* [Task requirements]: Reproduce all of the material word for word.

****************

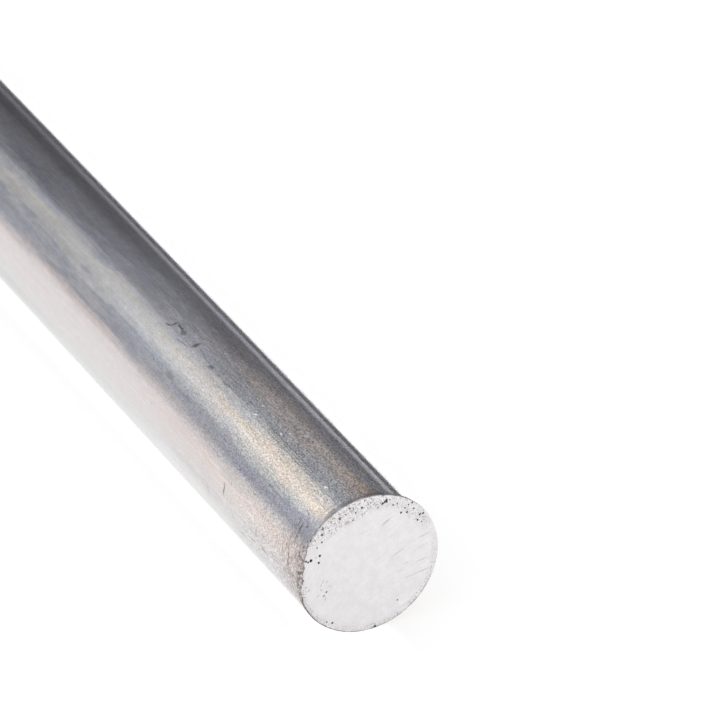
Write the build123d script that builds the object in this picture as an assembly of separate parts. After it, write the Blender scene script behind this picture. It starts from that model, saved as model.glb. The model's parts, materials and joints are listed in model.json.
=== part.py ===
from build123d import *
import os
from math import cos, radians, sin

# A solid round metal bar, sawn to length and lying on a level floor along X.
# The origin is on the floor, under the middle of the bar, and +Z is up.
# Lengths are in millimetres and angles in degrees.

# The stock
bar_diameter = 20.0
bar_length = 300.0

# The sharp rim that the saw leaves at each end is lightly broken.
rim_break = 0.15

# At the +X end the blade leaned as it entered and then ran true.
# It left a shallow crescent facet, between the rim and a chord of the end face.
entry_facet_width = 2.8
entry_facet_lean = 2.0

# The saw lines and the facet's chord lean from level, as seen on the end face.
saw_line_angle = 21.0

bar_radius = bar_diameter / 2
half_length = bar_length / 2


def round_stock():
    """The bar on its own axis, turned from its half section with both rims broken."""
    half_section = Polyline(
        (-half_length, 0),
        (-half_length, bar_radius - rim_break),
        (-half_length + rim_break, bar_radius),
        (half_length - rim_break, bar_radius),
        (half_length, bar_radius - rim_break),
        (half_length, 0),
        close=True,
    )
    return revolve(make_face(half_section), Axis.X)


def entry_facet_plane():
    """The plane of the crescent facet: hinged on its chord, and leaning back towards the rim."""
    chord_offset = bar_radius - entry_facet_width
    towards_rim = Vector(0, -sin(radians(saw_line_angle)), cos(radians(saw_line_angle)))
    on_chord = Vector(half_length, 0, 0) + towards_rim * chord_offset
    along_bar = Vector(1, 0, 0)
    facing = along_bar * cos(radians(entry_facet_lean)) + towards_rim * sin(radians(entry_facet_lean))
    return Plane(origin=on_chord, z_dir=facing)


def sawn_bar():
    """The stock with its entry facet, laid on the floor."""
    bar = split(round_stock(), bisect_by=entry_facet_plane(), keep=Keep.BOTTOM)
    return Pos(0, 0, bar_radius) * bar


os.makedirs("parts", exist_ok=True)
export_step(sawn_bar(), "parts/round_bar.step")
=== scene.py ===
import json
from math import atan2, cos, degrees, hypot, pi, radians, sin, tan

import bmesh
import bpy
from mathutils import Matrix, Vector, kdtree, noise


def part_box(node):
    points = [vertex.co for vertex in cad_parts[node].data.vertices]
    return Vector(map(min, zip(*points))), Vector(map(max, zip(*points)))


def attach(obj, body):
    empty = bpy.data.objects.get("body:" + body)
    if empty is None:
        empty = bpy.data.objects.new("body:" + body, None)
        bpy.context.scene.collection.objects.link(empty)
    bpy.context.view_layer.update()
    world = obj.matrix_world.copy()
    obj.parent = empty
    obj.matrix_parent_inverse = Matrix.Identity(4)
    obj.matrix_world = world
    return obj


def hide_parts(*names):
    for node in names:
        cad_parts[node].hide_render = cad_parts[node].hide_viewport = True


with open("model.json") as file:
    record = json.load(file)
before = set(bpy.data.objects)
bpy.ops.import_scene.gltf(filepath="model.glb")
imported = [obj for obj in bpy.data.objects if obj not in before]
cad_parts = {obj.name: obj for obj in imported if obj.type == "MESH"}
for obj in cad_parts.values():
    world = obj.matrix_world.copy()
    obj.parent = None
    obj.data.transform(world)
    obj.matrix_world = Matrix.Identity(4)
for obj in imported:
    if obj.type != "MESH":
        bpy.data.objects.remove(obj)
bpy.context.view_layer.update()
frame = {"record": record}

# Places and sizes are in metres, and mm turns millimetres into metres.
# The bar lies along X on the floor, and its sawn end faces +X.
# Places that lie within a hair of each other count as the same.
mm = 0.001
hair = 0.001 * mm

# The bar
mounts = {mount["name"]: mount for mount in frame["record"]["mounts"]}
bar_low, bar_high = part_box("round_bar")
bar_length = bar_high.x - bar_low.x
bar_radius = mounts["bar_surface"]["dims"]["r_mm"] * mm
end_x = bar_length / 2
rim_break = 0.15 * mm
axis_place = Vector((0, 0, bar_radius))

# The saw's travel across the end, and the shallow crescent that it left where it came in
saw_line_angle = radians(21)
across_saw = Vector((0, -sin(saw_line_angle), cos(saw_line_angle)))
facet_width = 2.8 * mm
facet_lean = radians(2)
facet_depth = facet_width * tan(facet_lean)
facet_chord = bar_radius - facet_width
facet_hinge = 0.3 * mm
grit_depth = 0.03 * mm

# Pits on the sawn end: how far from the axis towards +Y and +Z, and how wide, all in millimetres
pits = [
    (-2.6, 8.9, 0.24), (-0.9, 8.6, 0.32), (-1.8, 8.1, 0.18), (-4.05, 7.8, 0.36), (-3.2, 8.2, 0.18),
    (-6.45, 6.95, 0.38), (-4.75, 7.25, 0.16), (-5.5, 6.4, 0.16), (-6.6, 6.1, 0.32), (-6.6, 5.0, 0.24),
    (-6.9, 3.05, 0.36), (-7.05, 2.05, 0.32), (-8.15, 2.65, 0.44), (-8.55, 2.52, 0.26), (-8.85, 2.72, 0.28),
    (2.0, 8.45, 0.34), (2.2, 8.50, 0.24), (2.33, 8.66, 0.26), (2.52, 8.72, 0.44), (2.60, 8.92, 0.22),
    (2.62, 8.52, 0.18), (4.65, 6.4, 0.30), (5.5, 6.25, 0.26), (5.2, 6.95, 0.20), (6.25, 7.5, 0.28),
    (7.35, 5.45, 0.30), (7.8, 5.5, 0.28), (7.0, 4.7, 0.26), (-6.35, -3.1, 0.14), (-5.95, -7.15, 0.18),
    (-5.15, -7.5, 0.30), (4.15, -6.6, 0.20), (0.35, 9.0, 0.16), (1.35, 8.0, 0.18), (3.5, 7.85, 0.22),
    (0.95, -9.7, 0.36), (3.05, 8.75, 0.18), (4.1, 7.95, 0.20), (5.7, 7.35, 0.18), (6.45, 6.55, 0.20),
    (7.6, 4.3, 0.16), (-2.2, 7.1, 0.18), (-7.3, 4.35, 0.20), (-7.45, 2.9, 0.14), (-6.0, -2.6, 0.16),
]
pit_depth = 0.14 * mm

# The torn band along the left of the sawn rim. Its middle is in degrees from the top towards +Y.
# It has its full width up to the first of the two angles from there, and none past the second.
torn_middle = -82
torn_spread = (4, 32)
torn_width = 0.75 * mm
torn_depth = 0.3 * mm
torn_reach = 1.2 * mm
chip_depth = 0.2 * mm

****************

* [Answer to the exercise]:
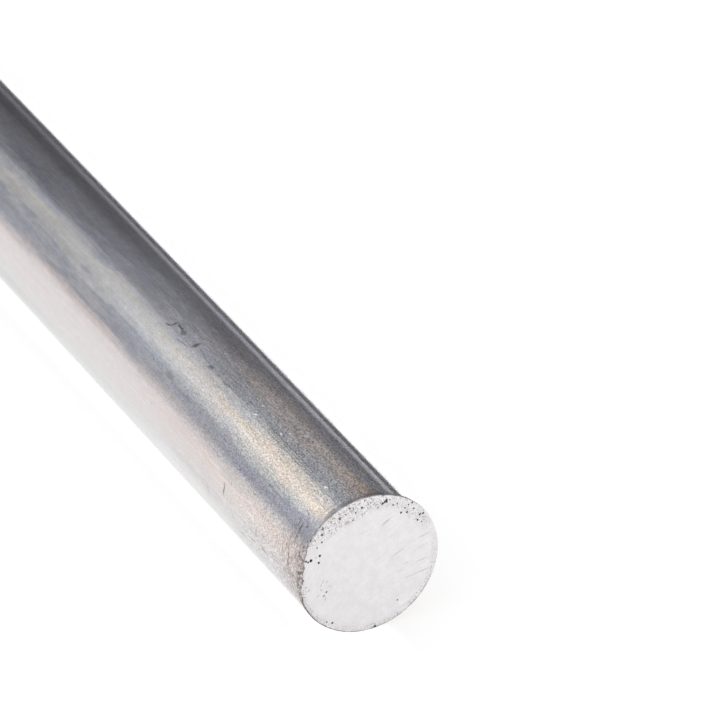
Write the build123d script that builds the object in this picture as an assembly of separate parts. After it, write the Blender scene script behind this picture. It starts from that model, saved as model.glb. The model's parts, materials and joints are listed in model.json.
=== part.py ===
from build123d import *
import os
from math import cos, radians, sin

# A solid round metal bar, sawn to length and lying on a level floor along X.
# The origin is on the floor, under the middle of the bar, and +Z is up.
# Lengths are in millimetres and angles in degrees.

# The stock
bar_diameter = 20.0
bar_length = 300.0

# The sharp rim that the saw leaves at each end is lightly broken.
rim_break = 0.15

# At the +X end the blade leaned as it entered and then ran true.
# It left a shallow crescent facet, between the rim and a chord of the end face.
entry_facet_width = 2.8
entry_facet_lean = 2.0

# The saw lines and the facet's chord lean from level, as seen on the end face.
saw_line_angle = 21.0

bar_radius = bar_diameter / 2
half_length = bar_length / 2


def round_stock():
    """The bar on its own axis, turned from its half section with both rims broken."""
    half_section = Polyline(
        (-half_length, 0),
        (-half_length, bar_radius - rim_break),
        (-half_length + rim_break, bar_radius),
        (half_length - rim_break, bar_radius),
        (half_length, bar_radius - rim_break),
        (half_length, 0),
        close=True,
    )
    return revolve(make_face(half_section), Axis.X)


def entry_facet_plane():
    """The plane of the crescent facet: hinged on its chord, and leaning back towards the rim."""
    chord_offset = bar_radius - entry_facet_width
    towards_rim = Vector(0, -sin(radians(saw_line_angle)), cos(radians(saw_line_angle)))
    on_chord = Vector(half_length, 0, 0) + towards_rim * chord_offset
    along_bar = Vector(1, 0, 0)
    facing = along_bar * cos(radians(entry_facet_lean)) + towards_rim * sin(radians(entry_facet_lean))
    return Plane(origin=on_chord, z_dir=facing)


def sawn_bar():
    """The stock with its entry facet, laid on the floor."""
    bar = split(round_stock(), bisect_by=entry_facet_plane(), keep=Keep.BOTTOM)
    return Pos(0, 0, bar_radius) * bar


os.makedirs("parts", exist_ok=True)
export_step(sawn_bar(), "parts/round_bar.step")
=== scene.py ===
import json
from math import atan2, cos, degrees, hypot, pi, radians, sin, tan

import bmesh
import bpy
from mathutils import Matrix, Vector, kdtree, noise


def part_box(node):
    points = [vertex.co for vertex in cad_parts[node].data.vertices]
    return Vector(map(min, zip(*points))), Vector(map(max, zip(*points)))


def attach(obj, body):
    empty = bpy.data.objects.get("body:" + body)
    if empty is None:
        empty = bpy.data.objects.new("body:" + body, None)
        bpy.context.scene.collection.objects.link(empty)
    bpy.context.view_layer.update()
    world = obj.matrix_world.copy()
    obj.parent = empty
    obj.matrix_parent_inverse = Matrix.Identity(4)
    obj.matrix_world = world
    return obj


def hide_parts(*names):
    for node in names:
        cad_parts[node].hide_render = cad_parts[node].hide_viewport = True


with open("model.json") as file:
    record = json.load(file)
before = set(bpy.data.objects)
bpy.ops.import_scene.gltf(filepath="model.glb")
imported = [obj for obj in bpy.data.objects if obj not in before]
cad_parts = {obj.name: obj for obj in imported if obj.type == "MESH"}
for obj in cad_parts.values():
    world = obj.matrix_world.copy()
    obj.parent = None
    obj.data.transform(world)
    obj.matrix_world = Matrix.Identity(4)
for obj in imported:
    if obj.type != "MESH":
        bpy.data.objects.remove(obj)
bpy.context.view_layer.update()
frame = {"record": record}

# Places and sizes are in metres, and mm turns millimetres into metres.
# The bar lies along X on the floor, and its sawn end faces +X.
# Places that lie within a hair of each other count as the same.
mm = 0.001
hair = 0.001 * mm

# The bar
mounts = {mount["name"]: mount for mount in frame["record"]["mounts"]}
bar_low, bar_high = part_box("round_bar")
bar_length = bar_high.x - bar_low.x
bar_radius = mounts["bar_surface"]["dims"]["r_mm"] * mm
end_x = bar_length / 2
rim_break = 0.15 * mm
axis_place = Vector((0, 0, bar_radius))

# The saw's travel across the end, and the shallow crescent that it left where it came in
saw_line_angle = radians(21)
across_saw = Vector((0, -sin(saw_line_angle), cos(saw_line_angle)))
facet_width = 2.8 * mm
facet_lean = radians(2)
facet_depth = facet_width * tan(facet_lean)
facet_chord = bar_radius - facet_width
facet_hinge = 0.3 * mm
grit_depth = 0.03 * mm

# Pits on the sawn end: how far from the axis towards +Y and +Z, and how wide, all in millimetres
pits = [
    (-2.6, 8.9, 0.24), (-0.9, 8.6, 0.32), (-1.8, 8.1, 0.18), (-4.05, 7.8, 0.36), (-3.2, 8.2, 0.18),
    (-6.45, 6.95, 0.38), (-4.75, 7.25, 0.16), (-5.5, 6.4, 0.16), (-6.6, 6.1, 0.32), (-6.6, 5.0, 0.24),
    (-6.9, 3.05, 0.36), (-7.05, 2.05, 0.32), (-8.15, 2.65, 0.44), (-8.55, 2.52, 0.26), (-8.85, 2.72, 0.28),
    (2.0, 8.45, 0.34), (2.2, 8.50, 0.24), (2.33, 8.66, 0.26), (2.52, 8.72, 0.44), (2.60, 8.92, 0.22),
    (2.62, 8.52, 0.18), (4.65, 6.4, 0.30), (5.5, 6.25, 0.26), (5.2, 6.95, 0.20), (6.25, 7.5, 0.28),
    (7.35, 5.45, 0.30), (7.8, 5.5, 0.28), (7.0, 4.7, 0.26), (-6.35, -3.1, 0.14), (-5.95, -7.15, 0.18),
    (-5.15, -7.5, 0.30), (4.15, -6.6, 0.20), (0.35, 9.0, 0.16), (1.35, 8.0, 0.18), (3.5, 7.85, 0.22),
    (0.95, -9.7, 0.36), (3.05, 8.75, 0.18), (4.1, 7.95, 0.20), (5.7, 7.35, 0.18), (6.45, 6.55, 0.20),
    (7.6, 4.3, 0.16), (-2.2, 7.1, 0.18), (-7.3, 4.35, 0.20), (-7.45, 2.9, 0.14), (-6.0, -2.6, 0.16),
]
pit_depth = 0.14 * mm

# The torn band along the left of the sawn rim. Its middle is in degrees from the top towards +Y.
# It has its full width up to the first of the two angles from there, and none past the second.
torn_middle = -82
torn_spread = (4, 32)
torn_width = 0.75 * mm
torn_depth = 0.3 * mm
torn_reach = 1.2 * mm
chip_depth = 0.2 * mm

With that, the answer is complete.